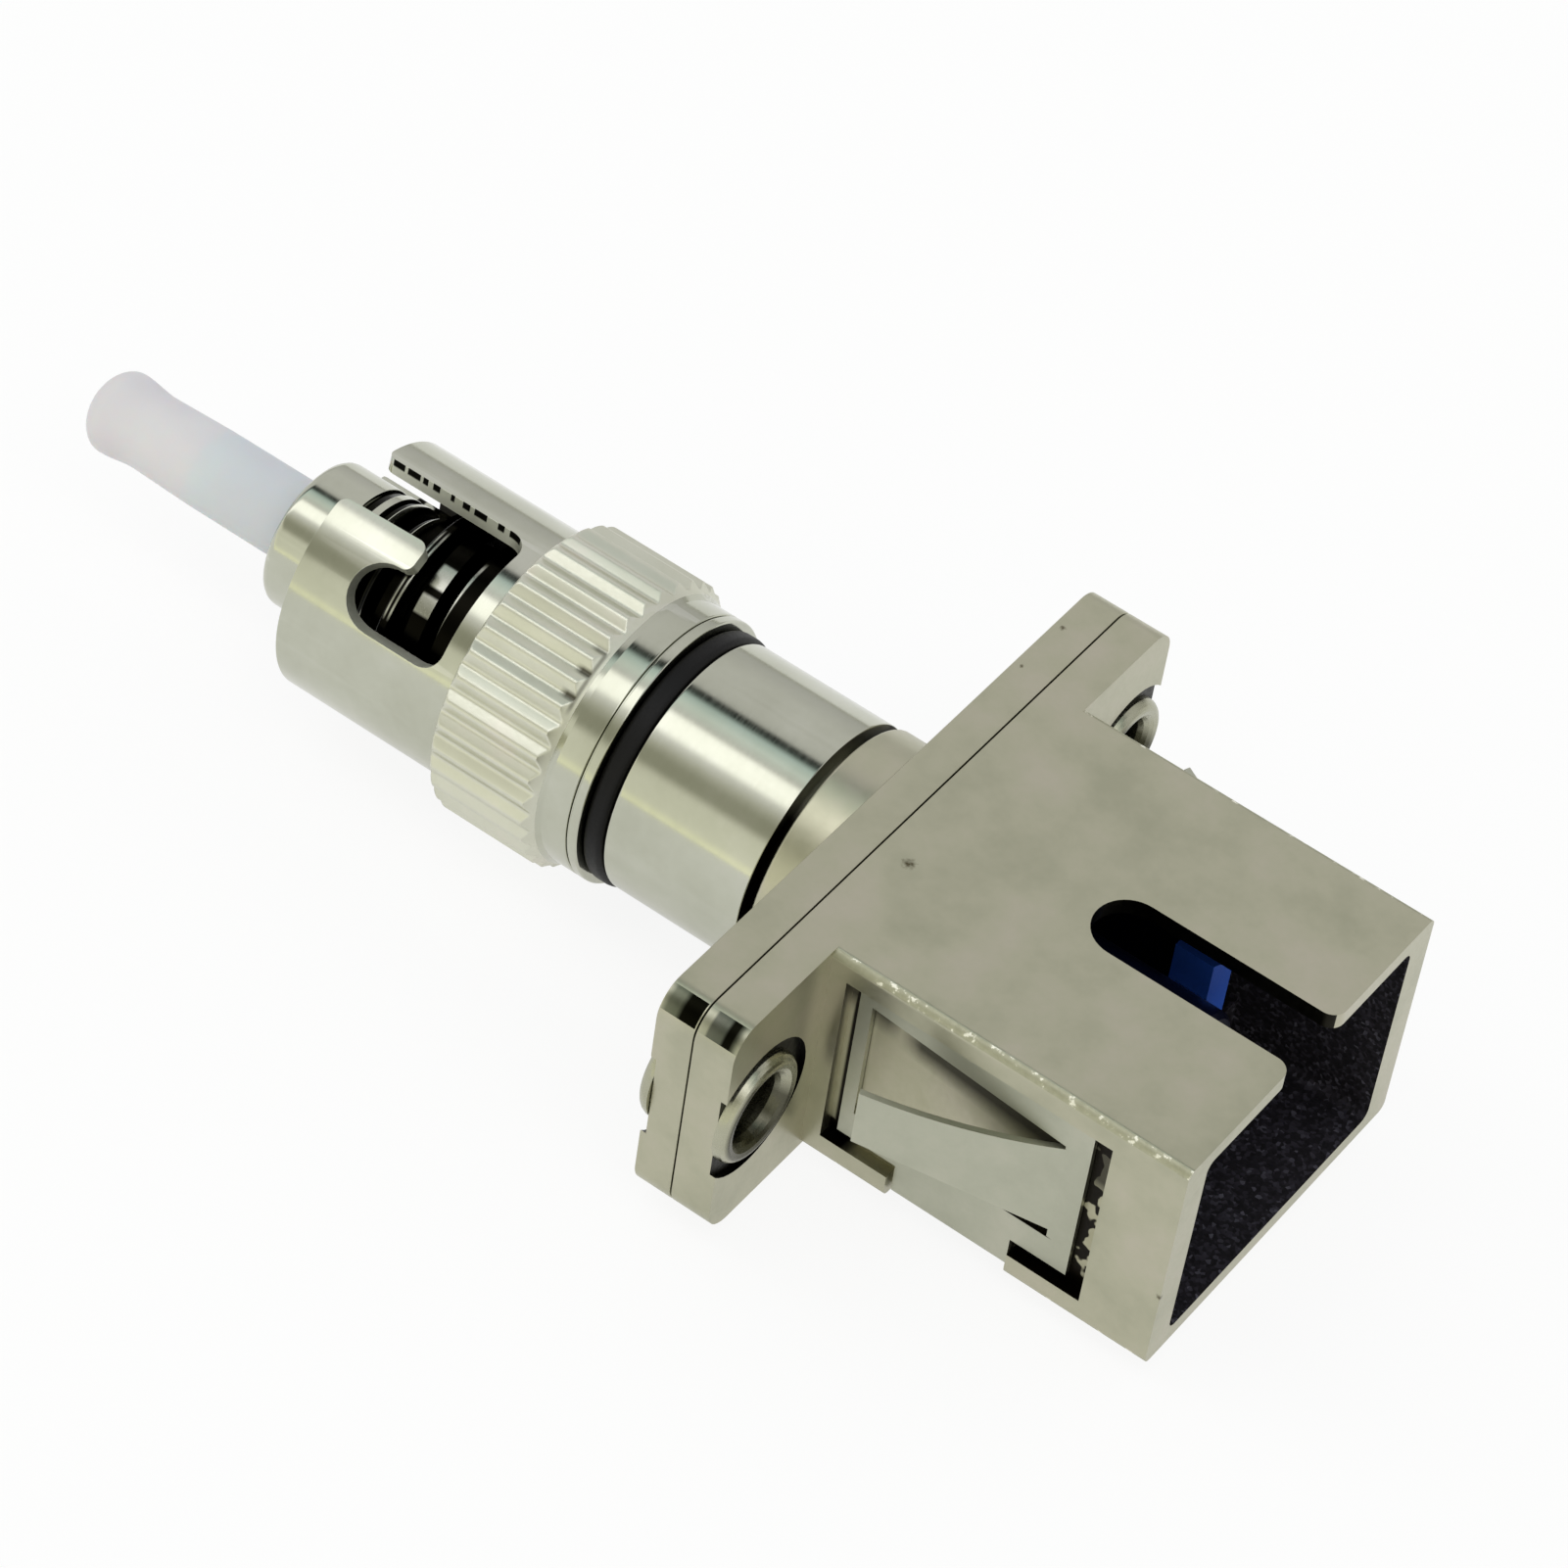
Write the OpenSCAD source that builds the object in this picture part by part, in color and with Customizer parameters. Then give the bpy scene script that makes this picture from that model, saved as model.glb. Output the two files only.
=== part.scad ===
// Hybrid fibre adapter: a bayonet plug with a ceramic ferrule on one end,
// a rectangular push-in socket with inner latch arms on the other,
// and a riveted two-part panel flange between them.
// Millimetres. X runs along the optical axis, from the plug at -X to the
// socket mouth at +X. Z is up, the keyway side. The origin is on the optical
// axis in the plane where the two flange halves meet.

/* [Flange] */
// Length of the flange across the panel cut-out
flange_w = 22; // [20.5:0.1:25]
// Thickness of the flange half on the socket housing
flange_front_t = 1.4; // [1:0.05:1.8]
// Thickness of the flange half on the plug side
flange_back_t = 1.32; // [1:0.05:1.8]
// Radius of the four flange corners
flange_corner_r = 1; // [0.5:0.05:1.6]
// Gap drawn between the two flange halves
flange_gap = 0.06; // [0.02:0.01:0.1]
// Distance from an eyelet's centre to its end of the flange
eyelet_inset = 1.7; // [1.65:0.05:2.3]
// Radius of the round seats that the eyelets sit in
eyelet_seat_r = 2.35; // [2.1:0.05:2.5]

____

- _INSTRUCTIONS FOR THE TASK_:
Without changing anything, quote the lines from the top of the data to the line that contains "flange halves meet.", including that line.

- _RESULT FOR THIS TASK_:
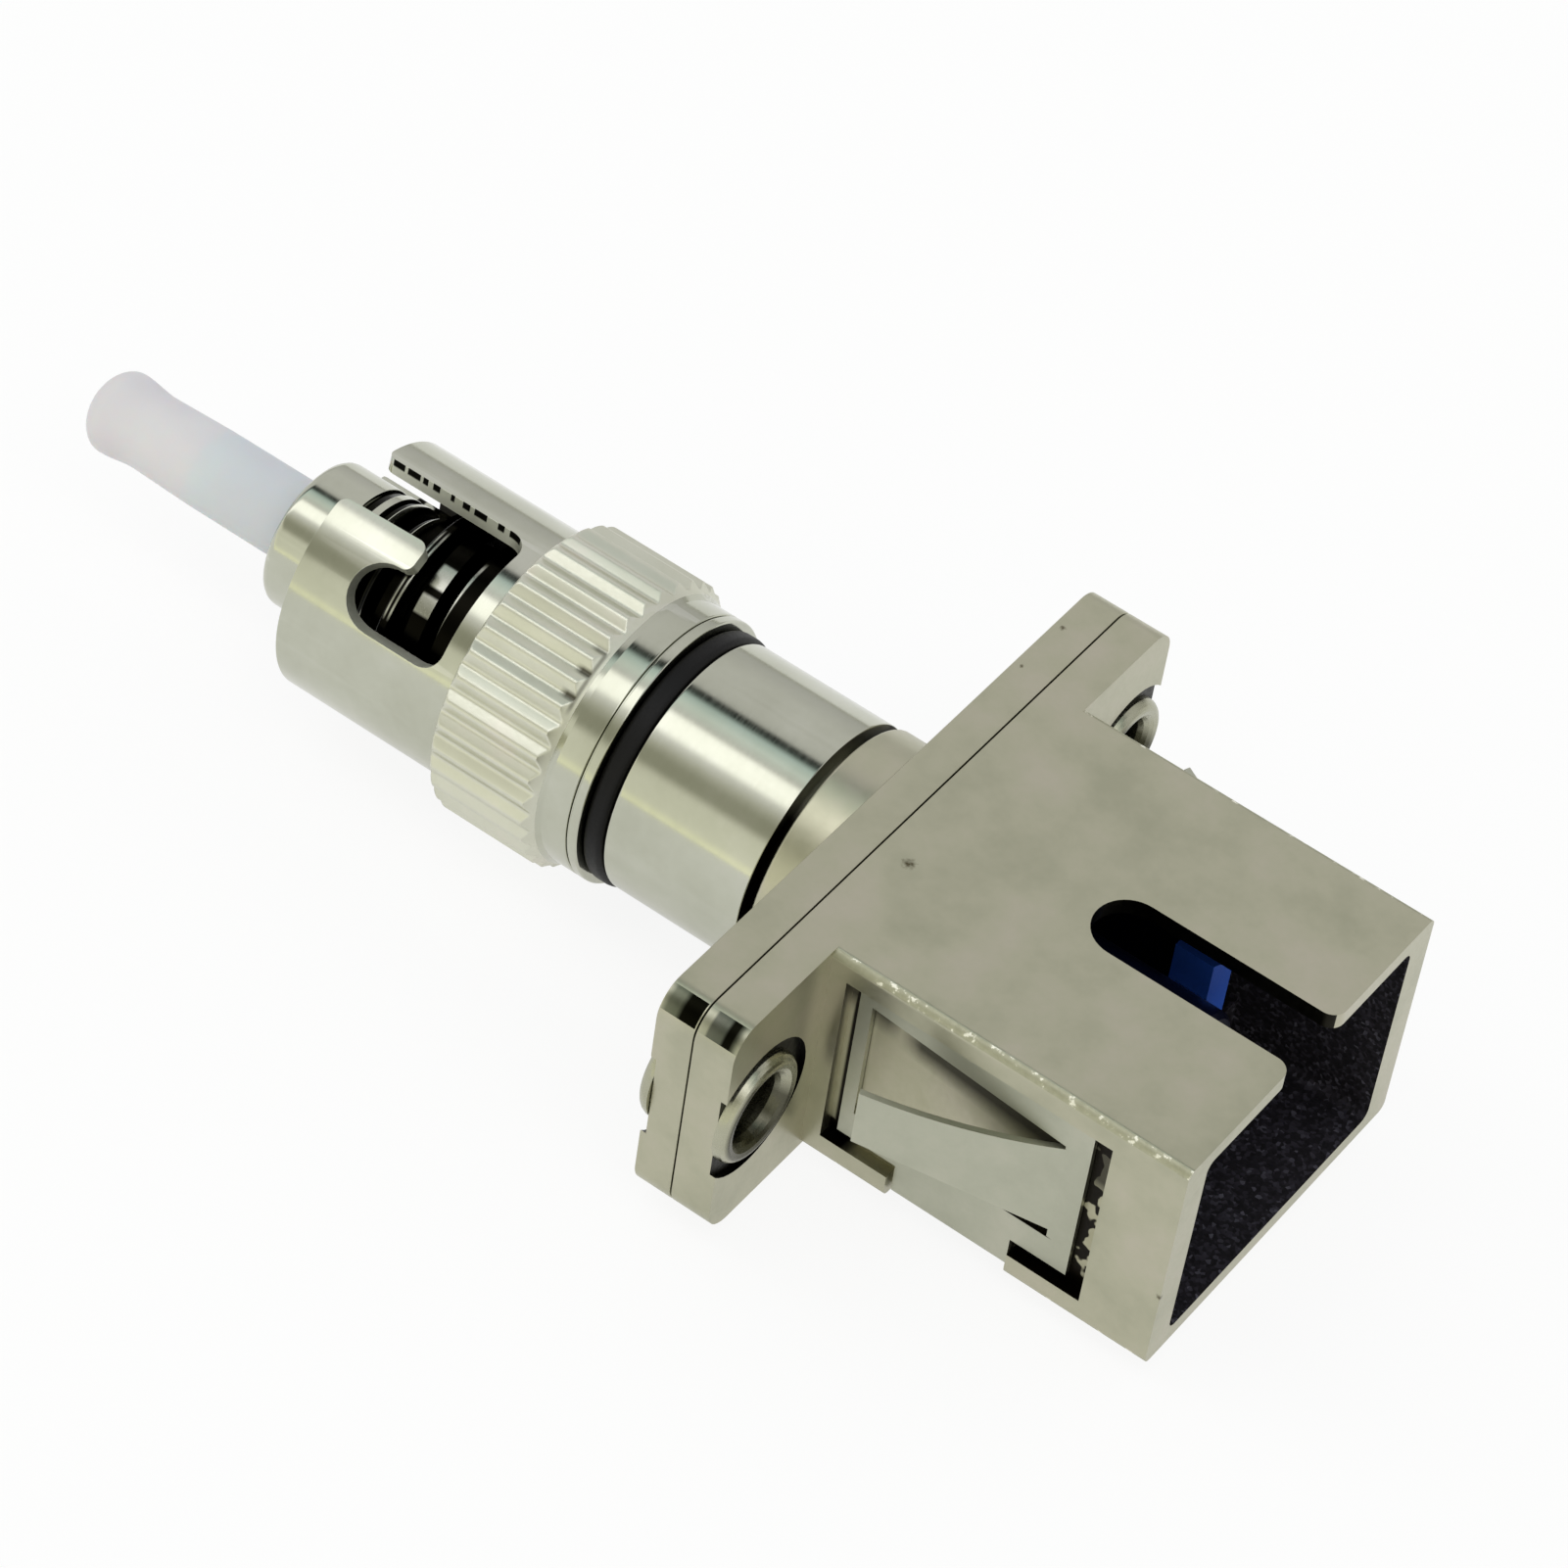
Write the OpenSCAD source that builds the object in this picture part by part, in color and with Customizer parameters. Then give the bpy scene script that makes this picture from that model, saved as model.glb. Output the two files only.
=== part.scad ===
// Hybrid fibre adapter: a bayonet plug with a ceramic ferrule on one end,
// a rectangular push-in socket with inner latch arms on the other,
// and a riveted two-part panel flange between them.
// Millimetres. X runs along the optical axis, from the plug at -X to the
// socket mouth at +X. Z is up, the keyway side. The origin is on the optical
// axis in the plane where the two flange halves meet.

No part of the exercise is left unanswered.